Monday July 25, Turkeys, Skunks and Ballsies Big Escape!

Every night Jens and I must make our rounds of all the poultry flocks and put them all to bed. With the chickens (both Layers and Growers) this is a simple matter of closing the door (chickens go in on their own at dusk) but the ducks and geese (there are three groups of ducks and one of geese, each with about thirty individuals) have not yet learned this trick. So, every night, we have to herd them back into their houses. Thankfully ducks and geese have a "herding" (perhaps "flocking?") instinct. They tend to clump together and run away from the herders. This makes putting them to bed relatively easy.
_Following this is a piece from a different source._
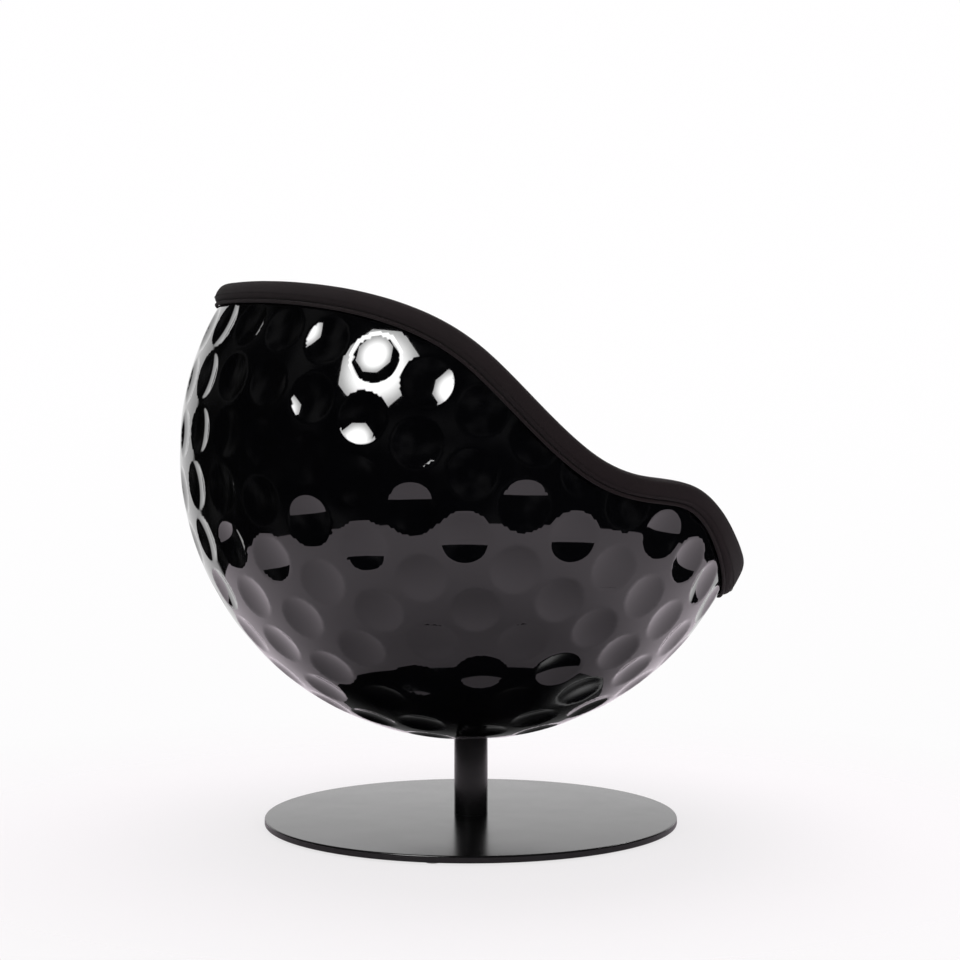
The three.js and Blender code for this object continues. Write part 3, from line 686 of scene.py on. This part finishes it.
def rim_stitching():
    """The stitched line above the hem."""
    angles = np.arange(0, 360, 0.75)
    middle = below_edge(angles, rim_band(angles) * 0.8)
    points = on_ball(middle, BALL_RADIUS + rim_proud(angles)[:, None] * 0.92)
    piece = stitches("rim_stitching", points, middle, 0.0034, 0.0046, 0.00042)
    return finish_piece(piece, "seat", "rim_fabric")


# ---------------------------------------------------------------- lining

LINING_SEAMS = 12  # upright seams round the lining


def seam_dip(angles, count, width, depth):
    """How far a sewn panel sinks at its seams and how much it fills out between them."""
    spacing = 360 / count
    off = np.abs((angles + spacing / 2) % spacing - spacing / 2)
    return depth * np.exp(-((off / width) ** 2)) - 0.35 * depth * np.sin(math.pi * off / spacing) ** 2


def seat_lining():
    low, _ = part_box("seat_lining")
    angles = np.arange(0, 360, 1.0)
    top = below_edge(angles, RIM_COVER + TOUCH_GAP)
    around = np.degrees(np.arctan2(top[:, 0], -top[:, 1]))
    outer_radius = BALL_RADIUS - SHELL_THICKNESS - 0.003
    inner_radius = BALL_RADIUS - SHELL_THICKNESS - LINING_THICKNESS

    def column_rows(radius, rows, dip):
        foot_height = math.degrees(math.asin((low.z - BALL_CENTRE[2]) / radius))
        foot = direction(around, np.full(len(around), foot_height))
        whole = np.arccos(np.clip(np.sum(top * foot, axis=1, keepdims=True), -1, 1))
        made = []
        for share in np.linspace(0, 1, rows):
            row = unit(top * np.sin((1 - share) * whole) + foot * np.sin(share * whole))
            strength = dip * math.sin(math.pi * min(1, 1.2 * share))
            press = seam_dip(around, LINING_SEAMS, 1.5, 0.0035) * strength
            made.append(on_ball(row, radius + press[:, None]))
        return made

    outer = column_rows(outer_radius, 8, 0)
    inner = column_rows(inner_radius, 44, 1)
    piece = loft("lining_cover", np.stack(outer + inner[::-1], axis=1))
    return finish_piece(piece, "seat", "seat_fabric", "seat_lining", material="lining_fabric")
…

Turkeys, on the other hand, do not have this instinct, and their curious nature makes them just as likely to turn around and inspect the herder (or tree or fence or stone) as run away! Trying to herd turkeys is like trying to herd cats. A nightly exercise in frustration!

One might wonder why we have to put the flocks to bed every evening, only to set them free nine hours later.  Farmers who have free range birds have competition from all kinds of predators. Weasels, skunks, foxes racoons, ferrel cats and more would all like to have an easy dinner at the expense of the farmer.  So when you are paying more for free range eggs and meat, remember the extra care and time it takes on a daily basis to provide it.

For the past week Ballsie (Saturday May 9) has been spending a lot of time "inspecting" the fence which separates himself and the sows (female pigs), trying to find a way through. On Friday he must have figured it out. We were getting ready for market the following Saturday when we heard a commotion coming from the pig pen! We rushed to see what all the fuss was about! Ballsie and the sows were "going at it" with reckless abandon. Although it is apparently thoroughly enjoyed by both parties, pigs make a lot of very strange noises when having sex! Apparently Ballsie finally figured out that although the fence is electric the gate is not. He simply put his snout under the bottom bar and lifted (pigs have enormously strong necks and shoulders!) Once off its hinges the gate just fell away leaving the very happy Ballsie a clear path to the waiting sows!